Между прочим, когда меня подобрали, то, укладывая в полуторку, поленились открыть ее борт. Результатом чего был возглас того, на которого я свалился: «Ты что, б…, прыгаешь!» Откуда-то нашлись силы, чтобы внутренне рассмеяться.
Впереди у меня была полугодовая счастливая жизнь, сначала на вшивой соломе полевого госпиталя на станции Тарасовка, что между Глубокой и Миллеровым. Затем почти через два месяца Сердобск, затем Башмаково и Земетчино, — все в Пензенской области, которая с тех пор стала для меня почти родной.[6]
Госпитальная жизнь? На чистых простынях с регулярной едой (зачастую с добавкой), без бомбежек и обстрелов. Гипс и операции — не в счет. Кто упрекнет меня в том, что я откровенно радовался госпиталю, а не переднему краю?

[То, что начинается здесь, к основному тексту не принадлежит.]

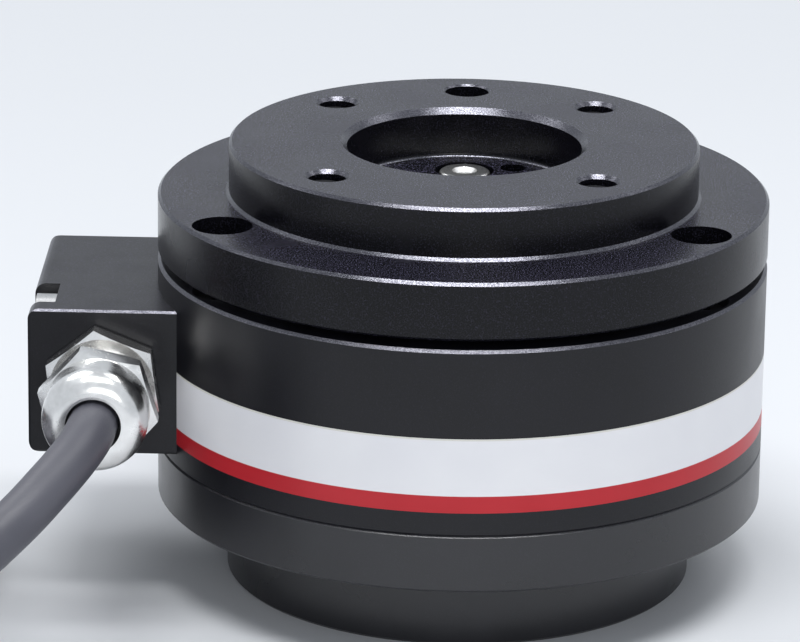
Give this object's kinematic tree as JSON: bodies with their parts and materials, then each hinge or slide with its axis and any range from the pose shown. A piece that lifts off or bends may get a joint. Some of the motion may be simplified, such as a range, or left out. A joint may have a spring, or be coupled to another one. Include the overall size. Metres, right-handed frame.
{
  "type": "six-axis force torque sensor",
  "caption": "Round robot-wrist force torque sensor: black tool flange and base on one axis, labelled housing between, side box with cable gland and a coiled cable.",
  "frame": {"origin": "centre of the mounting face under the foot, on the sensor axis", "axes": "+Z along the sensor axis from the mounting face to the tool flange, -X towards the terminal box, -Y the way the cable leaves the gland"},
  "size_m": [0.1967, 0.1064, 0.06],
  "materials": {
    "black_anodised": "fine bead-blasted, black anodised, satin",
    "bare_aluminium": "milled and turned, bare",
    "steel_screw": "stainless, turned heads",
    "black_screw": "black oxide",
    "dowel_steel": "ground",
    "rubber": "matt",
    "label_film": "glossy white film with a red stripe",
    "circuit_board": "green solder mask",
    "chip": "matt black",
    "plug_plastic": "natural nylon",
    "brass_spacer": "turned",
    "gauge_foil": "amber foil",
    "lead_red": "smooth",
    "lead_grey": "smooth",
    "nickel_plated": "nickel plated, polished",
    "cable_jacket": "fine satin polyurethane",
    "tie_plastic": "woven hook-and-loop strap",
    "sleeve_plastic": "shrunk tube",
    "core_insulation": "four colours",
    "ferrule_tin": "crimped, tinned"
  },
  "bodies": {
    "root": {"tool_flange": "black_anodised", "hub_screws": "steel_screw", "hub_dowels": "dowel_steel", "gap_ring": "rubber", "spring_element": "bare_aluminium", "strain_gauges": "gauge_foil", "gauge_leads": "lead_red", "rim_screws": "steel_screw", "sensor_housing": "black_anodised", "housing_screws": "black_screw", "label": "label_film", "seam_seal": "rubber", "base_flange": "black_anodised", "circuit_board": "circuit_board", "board_spacers": "brass_spacer", "board_screws": "steel_screw", "board_chips": "chip", "board_plug": "plug_plastic", "inner_lead": "lead_grey", "terminal_box": "black_anodised", "box_gasket": "rubber", "box_screws": "steel_screw", "gland_washer": "rubber", "gland_body": "nickel_plated", "gland_seal": "rubber", "gland_nut": "nickel_plated", "cable": "cable_jacket", "cable_coil": "cable_jacket", "coil_ties": "tie_plastic", "end_sleeve": "sleeve_plastic", "end_cores": "core_insulation", "end_ferrules": "ferrule_tin"}
  },
  "joints": []
}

И кто объяснит мне, по чьей безмозглости был элементарно разгромлен целый мехкорпус, нацеливавшийся на Ростов из-под Ворошиловграда? И кто объяснит мне, чья глупая и тупая воля толкала целый корпус с одним только стрелковым оружием, лишенный всей артиллерии, т. е. фактически полностью обезоруженный, на неминуемый разгром?! Рядовому нельзя обсуждать приказы, тем более, приказы не взводного, а какого-то недосягаемого для меня начальства. Я и сейчас в звании подполковника запаса[7] испытываю смутное остаточное чувство («На кого голос повышаешь… туды твою, растуды!»), развенчивая тот идиотизм. Но ведь ни у кого в мемуарах наших маршалов этот эпизод не упомянут. Значит, такой эпизод был в порядке вещей. Нет и признаков угрызения совести. Так, пустячок. Значит, это мое дело! Тем более что, я уверен, мы все одинаково оценивали происходившее. Образно выражаясь, корпус планомерно и неуклонно втягивался в зев гидры, которая и сожрала его.